(Task instructions): In the listing below, find the line containing "# The lug goes" and the line containing "obj.matrix_world = Matrix.Identity(4)". Repeat exactly those two lines and every line between them, nothing more.

(Recorded information):
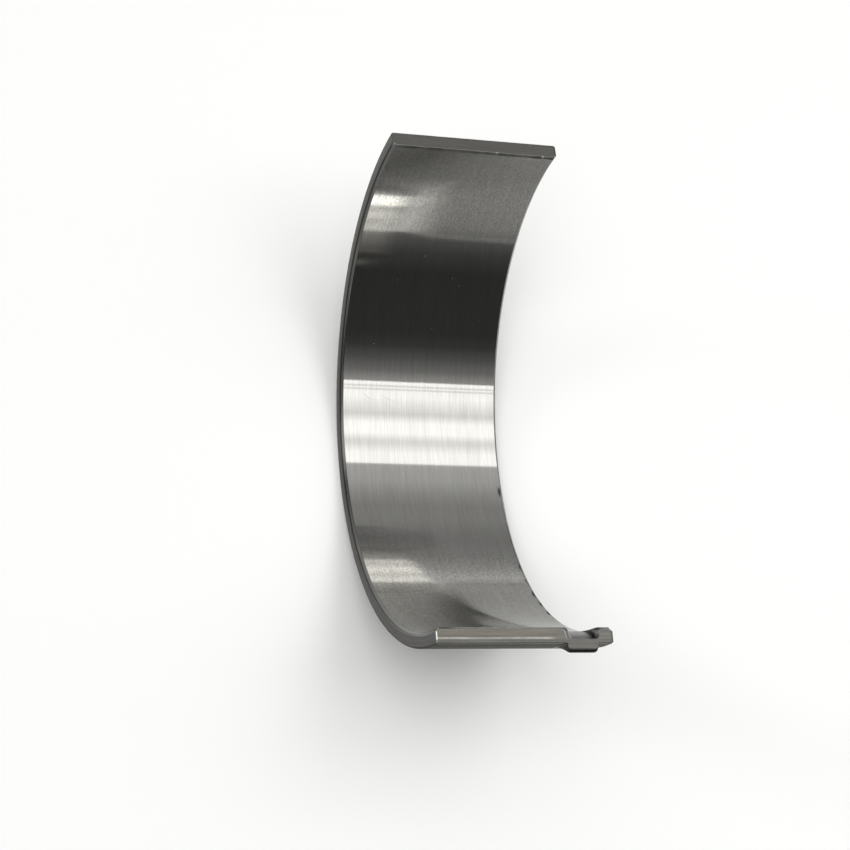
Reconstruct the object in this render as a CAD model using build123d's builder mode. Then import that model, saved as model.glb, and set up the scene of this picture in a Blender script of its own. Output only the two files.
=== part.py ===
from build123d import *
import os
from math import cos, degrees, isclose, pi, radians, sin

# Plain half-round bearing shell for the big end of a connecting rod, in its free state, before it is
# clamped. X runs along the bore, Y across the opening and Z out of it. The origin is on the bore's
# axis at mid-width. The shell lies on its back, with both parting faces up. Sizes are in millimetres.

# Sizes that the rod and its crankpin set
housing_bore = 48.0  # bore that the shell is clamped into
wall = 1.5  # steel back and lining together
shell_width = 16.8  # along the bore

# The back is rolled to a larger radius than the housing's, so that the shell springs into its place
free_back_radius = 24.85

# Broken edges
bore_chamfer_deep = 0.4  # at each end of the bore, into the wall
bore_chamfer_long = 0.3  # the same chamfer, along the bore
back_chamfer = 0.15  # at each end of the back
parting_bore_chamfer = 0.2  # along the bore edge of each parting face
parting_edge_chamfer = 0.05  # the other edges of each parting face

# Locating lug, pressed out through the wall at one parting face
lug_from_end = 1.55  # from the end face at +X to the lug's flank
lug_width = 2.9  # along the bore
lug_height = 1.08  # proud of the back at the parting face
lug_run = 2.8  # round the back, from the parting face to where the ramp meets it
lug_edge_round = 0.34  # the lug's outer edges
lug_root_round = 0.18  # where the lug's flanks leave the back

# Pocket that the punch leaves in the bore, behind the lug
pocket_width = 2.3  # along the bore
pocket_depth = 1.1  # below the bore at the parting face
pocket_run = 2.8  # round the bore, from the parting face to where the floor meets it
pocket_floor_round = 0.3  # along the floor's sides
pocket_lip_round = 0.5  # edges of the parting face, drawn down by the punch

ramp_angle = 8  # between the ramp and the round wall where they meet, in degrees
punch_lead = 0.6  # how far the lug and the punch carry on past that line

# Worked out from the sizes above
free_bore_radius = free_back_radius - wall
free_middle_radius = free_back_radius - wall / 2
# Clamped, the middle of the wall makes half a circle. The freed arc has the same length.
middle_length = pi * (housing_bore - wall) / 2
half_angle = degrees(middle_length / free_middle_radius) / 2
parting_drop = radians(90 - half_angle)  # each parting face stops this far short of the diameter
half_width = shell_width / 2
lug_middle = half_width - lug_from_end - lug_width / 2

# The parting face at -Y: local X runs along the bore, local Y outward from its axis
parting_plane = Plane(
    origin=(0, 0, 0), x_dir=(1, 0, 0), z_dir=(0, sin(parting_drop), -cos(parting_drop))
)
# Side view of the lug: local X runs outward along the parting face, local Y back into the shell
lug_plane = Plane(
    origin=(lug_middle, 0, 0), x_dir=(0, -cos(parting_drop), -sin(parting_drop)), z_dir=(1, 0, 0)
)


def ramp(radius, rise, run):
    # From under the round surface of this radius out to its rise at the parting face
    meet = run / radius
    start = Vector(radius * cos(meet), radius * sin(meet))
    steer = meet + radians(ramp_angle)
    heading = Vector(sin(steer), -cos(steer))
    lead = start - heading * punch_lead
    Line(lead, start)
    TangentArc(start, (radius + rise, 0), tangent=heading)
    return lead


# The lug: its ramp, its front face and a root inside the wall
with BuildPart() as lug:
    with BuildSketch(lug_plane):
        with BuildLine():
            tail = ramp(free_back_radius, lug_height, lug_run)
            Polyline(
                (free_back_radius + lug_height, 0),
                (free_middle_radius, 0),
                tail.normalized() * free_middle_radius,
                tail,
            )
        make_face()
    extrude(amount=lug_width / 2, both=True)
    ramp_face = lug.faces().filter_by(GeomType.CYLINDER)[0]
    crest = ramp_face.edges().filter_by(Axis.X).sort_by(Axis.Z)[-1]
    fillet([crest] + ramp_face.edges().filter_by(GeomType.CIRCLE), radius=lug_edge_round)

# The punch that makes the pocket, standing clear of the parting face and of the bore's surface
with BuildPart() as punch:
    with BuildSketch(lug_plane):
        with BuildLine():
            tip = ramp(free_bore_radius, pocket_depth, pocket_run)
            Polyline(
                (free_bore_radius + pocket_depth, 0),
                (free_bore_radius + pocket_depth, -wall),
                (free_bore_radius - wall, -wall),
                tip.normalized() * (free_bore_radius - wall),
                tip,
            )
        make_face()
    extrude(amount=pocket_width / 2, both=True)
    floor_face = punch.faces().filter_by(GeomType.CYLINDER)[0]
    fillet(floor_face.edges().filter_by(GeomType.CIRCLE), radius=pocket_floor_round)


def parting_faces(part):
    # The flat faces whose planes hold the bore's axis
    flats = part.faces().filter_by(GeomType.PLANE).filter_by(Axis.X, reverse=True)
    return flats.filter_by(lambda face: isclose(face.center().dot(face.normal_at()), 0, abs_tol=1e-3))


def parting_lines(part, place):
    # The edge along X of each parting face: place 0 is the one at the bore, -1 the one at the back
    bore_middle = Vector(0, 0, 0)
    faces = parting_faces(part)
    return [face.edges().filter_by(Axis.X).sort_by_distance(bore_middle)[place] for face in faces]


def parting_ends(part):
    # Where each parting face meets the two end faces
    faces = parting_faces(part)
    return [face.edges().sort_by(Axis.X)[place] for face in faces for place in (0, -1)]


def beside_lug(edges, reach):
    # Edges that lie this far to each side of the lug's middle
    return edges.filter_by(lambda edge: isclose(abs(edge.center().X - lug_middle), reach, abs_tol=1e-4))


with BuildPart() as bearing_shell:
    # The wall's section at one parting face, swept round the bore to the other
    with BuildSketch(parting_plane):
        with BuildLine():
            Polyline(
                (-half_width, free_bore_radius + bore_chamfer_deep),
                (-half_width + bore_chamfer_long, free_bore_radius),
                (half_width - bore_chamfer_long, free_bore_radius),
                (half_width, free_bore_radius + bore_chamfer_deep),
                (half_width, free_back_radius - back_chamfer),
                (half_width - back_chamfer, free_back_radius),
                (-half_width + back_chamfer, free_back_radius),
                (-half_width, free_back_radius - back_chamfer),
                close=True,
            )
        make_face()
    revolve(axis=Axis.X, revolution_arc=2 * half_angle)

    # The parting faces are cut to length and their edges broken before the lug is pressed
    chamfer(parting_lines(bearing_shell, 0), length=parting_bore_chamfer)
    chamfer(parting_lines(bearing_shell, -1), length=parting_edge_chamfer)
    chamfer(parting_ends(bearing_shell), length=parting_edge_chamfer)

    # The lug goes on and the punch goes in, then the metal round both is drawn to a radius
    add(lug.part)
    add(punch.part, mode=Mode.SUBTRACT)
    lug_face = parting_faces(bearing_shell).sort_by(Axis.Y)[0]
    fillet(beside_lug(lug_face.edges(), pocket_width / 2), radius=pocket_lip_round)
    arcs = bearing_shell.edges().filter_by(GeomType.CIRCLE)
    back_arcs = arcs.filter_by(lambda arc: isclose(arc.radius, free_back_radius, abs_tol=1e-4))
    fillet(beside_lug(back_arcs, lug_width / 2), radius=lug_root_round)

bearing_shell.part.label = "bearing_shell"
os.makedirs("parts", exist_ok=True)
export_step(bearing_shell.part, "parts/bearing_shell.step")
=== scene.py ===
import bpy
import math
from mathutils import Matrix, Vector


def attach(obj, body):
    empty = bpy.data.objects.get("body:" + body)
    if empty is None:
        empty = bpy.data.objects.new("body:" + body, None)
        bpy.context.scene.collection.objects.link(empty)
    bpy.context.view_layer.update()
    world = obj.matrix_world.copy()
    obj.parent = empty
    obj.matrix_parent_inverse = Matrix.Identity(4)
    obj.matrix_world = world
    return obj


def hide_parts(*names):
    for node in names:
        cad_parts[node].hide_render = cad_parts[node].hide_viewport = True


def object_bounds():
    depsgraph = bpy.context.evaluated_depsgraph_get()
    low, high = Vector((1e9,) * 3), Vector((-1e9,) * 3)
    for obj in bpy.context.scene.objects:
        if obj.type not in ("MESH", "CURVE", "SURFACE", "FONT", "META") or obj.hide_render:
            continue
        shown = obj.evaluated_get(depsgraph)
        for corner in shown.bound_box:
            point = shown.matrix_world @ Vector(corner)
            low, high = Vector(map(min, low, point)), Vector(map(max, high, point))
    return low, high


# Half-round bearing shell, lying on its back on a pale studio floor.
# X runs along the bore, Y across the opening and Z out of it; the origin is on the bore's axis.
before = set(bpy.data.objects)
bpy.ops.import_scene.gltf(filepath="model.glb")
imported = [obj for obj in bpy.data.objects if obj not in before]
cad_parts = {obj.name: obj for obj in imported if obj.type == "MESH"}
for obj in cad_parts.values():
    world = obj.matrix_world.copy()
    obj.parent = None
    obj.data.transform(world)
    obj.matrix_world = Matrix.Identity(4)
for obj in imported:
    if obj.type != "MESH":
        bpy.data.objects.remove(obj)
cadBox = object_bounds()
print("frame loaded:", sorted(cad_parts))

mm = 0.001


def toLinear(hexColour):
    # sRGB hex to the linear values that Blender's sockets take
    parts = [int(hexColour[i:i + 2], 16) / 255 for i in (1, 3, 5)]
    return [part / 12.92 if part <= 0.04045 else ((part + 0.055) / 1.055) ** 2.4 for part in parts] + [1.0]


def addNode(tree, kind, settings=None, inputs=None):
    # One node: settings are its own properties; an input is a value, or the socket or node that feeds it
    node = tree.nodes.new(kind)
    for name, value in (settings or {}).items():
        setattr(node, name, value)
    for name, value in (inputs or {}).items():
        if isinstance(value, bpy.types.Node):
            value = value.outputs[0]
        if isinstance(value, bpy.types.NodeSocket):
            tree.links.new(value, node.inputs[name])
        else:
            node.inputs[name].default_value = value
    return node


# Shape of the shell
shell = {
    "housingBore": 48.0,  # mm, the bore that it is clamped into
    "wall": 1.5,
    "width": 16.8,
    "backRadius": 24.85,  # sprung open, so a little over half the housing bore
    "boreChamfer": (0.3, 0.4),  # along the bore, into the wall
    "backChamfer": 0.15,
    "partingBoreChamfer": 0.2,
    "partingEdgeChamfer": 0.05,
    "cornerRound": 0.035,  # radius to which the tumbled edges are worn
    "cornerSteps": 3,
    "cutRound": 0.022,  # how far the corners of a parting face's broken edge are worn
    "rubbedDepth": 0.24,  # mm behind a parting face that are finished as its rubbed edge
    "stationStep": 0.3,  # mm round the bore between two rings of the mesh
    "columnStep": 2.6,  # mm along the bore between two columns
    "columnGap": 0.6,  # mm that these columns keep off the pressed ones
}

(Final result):
    # The lug goes on and the punch goes in, then the metal round both is drawn to a radius
    add(lug.part)
    add(punch.part, mode=Mode.SUBTRACT)
    lug_face = parting_faces(bearing_shell).sort_by(Axis.Y)[0]
    fillet(beside_lug(lug_face.edges(), pocket_width / 2), radius=pocket_lip_round)
    arcs = bearing_shell.edges().filter_by(GeomType.CIRCLE)
    back_arcs = arcs.filter_by(lambda arc: isclose(arc.radius, free_back_radius, abs_tol=1e-4))
    fillet(beside_lug(back_arcs, lug_width / 2), radius=lug_root_round)

bearing_shell.part.label = "bearing_shell"
os.makedirs("parts", exist_ok=True)
export_step(bearing_shell.part, "parts/bearing_shell.step")
=== scene.py ===
import bpy
import math
from mathutils import Matrix, Vector


def attach(obj, body):
    empty = bpy.data.objects.get("body:" + body)
    if empty is None:
        empty = bpy.data.objects.new("body:" + body, None)
        bpy.context.scene.collection.objects.link(empty)
    bpy.context.view_layer.update()
    world = obj.matrix_world.copy()
    obj.parent = empty
    obj.matrix_parent_inverse = Matrix.Identity(4)
    obj.matrix_world = world
    return obj


def hide_parts(*names):
    for node in names:
        cad_parts[node].hide_render = cad_parts[node].hide_viewport = True


def object_bounds():
    depsgraph = bpy.context.evaluated_depsgraph_get()
    low, high = Vector((1e9,) * 3), Vector((-1e9,) * 3)
    for obj in bpy.context.scene.objects:
        if obj.type not in ("MESH", "CURVE", "SURFACE", "FONT", "META") or obj.hide_render:
            continue
        shown = obj.evaluated_get(depsgraph)
        for corner in shown.bound_box:
            point = shown.matrix_world @ Vector(corner)
            low, high = Vector(map(min, low, point)), Vector(map(max, high, point))
    return low, high


# Half-round bearing shell, lying on its back on a pale studio floor.
# X runs along the bore, Y across the opening and Z out of it; the origin is on the bore's axis.
before = set(bpy.data.objects)
bpy.ops.import_scene.gltf(filepath="model.glb")
imported = [obj for obj in bpy.data.objects if obj not in before]
cad_parts = {obj.name: obj for obj in imported if obj.type == "MESH"}
for obj in cad_parts.values():
    world = obj.matrix_world.copy()
    obj.parent = None
    obj.data.transform(world)
    obj.matrix_world = Matrix.Identity(4)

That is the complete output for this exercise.